Su hijo llegó a los 10 minutos, despeinado, muy nervioso. Abrió con su llave y entró, al llegar a la habitación vio a su padre tal como lo había visto su madre. Felisa entró a la habitación. Su hijo estaba con la oreja en el pecho de su marido.
- Creo que respira, pero muy débilmente, tenemos que llevarlo a un médico.
A continuación cogió a su padre en brazos y le dijo a su madre que cogiera las medicinas. Lo bajó al coche y lo sentó en el asiento de atrás. Su madre entró en el asiento de delante y condujo rápidamente hacia el hospital.
Al llegar entraron por la puerta, enseguida una enfermera los vio y les preguntó que pasaba. Ellos explicaron todo, Felisa estaba muy nerviosa y tartamudeaba.

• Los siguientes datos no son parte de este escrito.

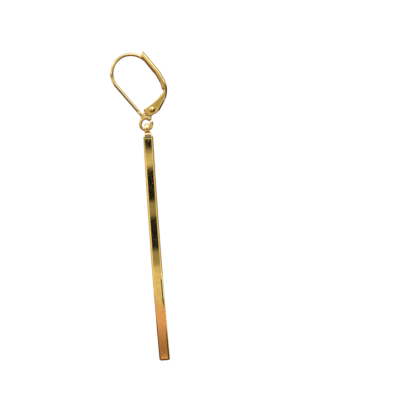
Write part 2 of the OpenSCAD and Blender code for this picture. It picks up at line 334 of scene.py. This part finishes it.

Seis horas después Felisa estaba sentada en una silla y Juan, su marido, con una bata blanca y estirado en una cama, en la habitación 154 del hospital. Le habían dicho que estaba en coma. Entre la vida y la muerte. En su lucha decisiva.
Durante la semana siguiente Felisa pasó día y noche junto a su marido. Sólo un día aceptó cambiar su posición por la de su hijo y dormir en casa. Durante esa semana recibió visitas de todos sus hijos, dándole ánimos, abrazándola. Ella no había mostrado ninguna lágrima. Solo lloraba de noche, cuando con la pequeña iluminación de la luz del pasillo se encontraba a solas con su marido. Cada noche se dejaba llevar por los deseos de llanto, esos deseos que reprimía por el día. Su marido estaba ausente, en otro mundo, y ella no podía ayudarle. Por segunda vez en su vida vio como su marido se le iba.

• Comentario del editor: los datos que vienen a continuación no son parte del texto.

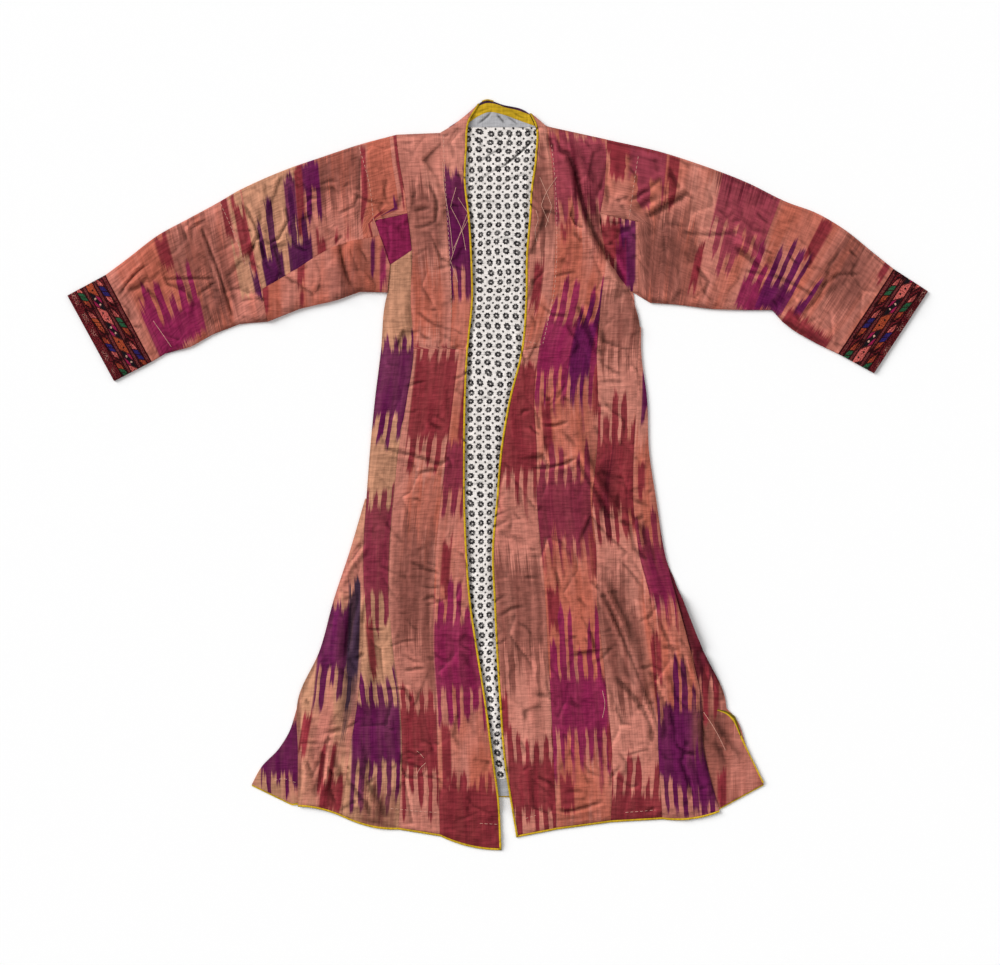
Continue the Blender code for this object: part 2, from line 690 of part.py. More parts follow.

Dos noches después. Felisa estaba medio dormida en el sofá de la habitación. Estaba en una posición bastante incomoda por eso sólo conseguía dormir durante poco tiempo. Abrió los ojos y escuchó movimiento. En la cama que tenía al lado alguien había despertado. Juan había despertado. Ante los ojos de Felisa aquella cara, hacía poco, indiferente y confusa había recuperado su vitalidad. Los labios se movieron:
- ¿Felisa? ¿Qué hago aquí? ¿Qué ha pasado?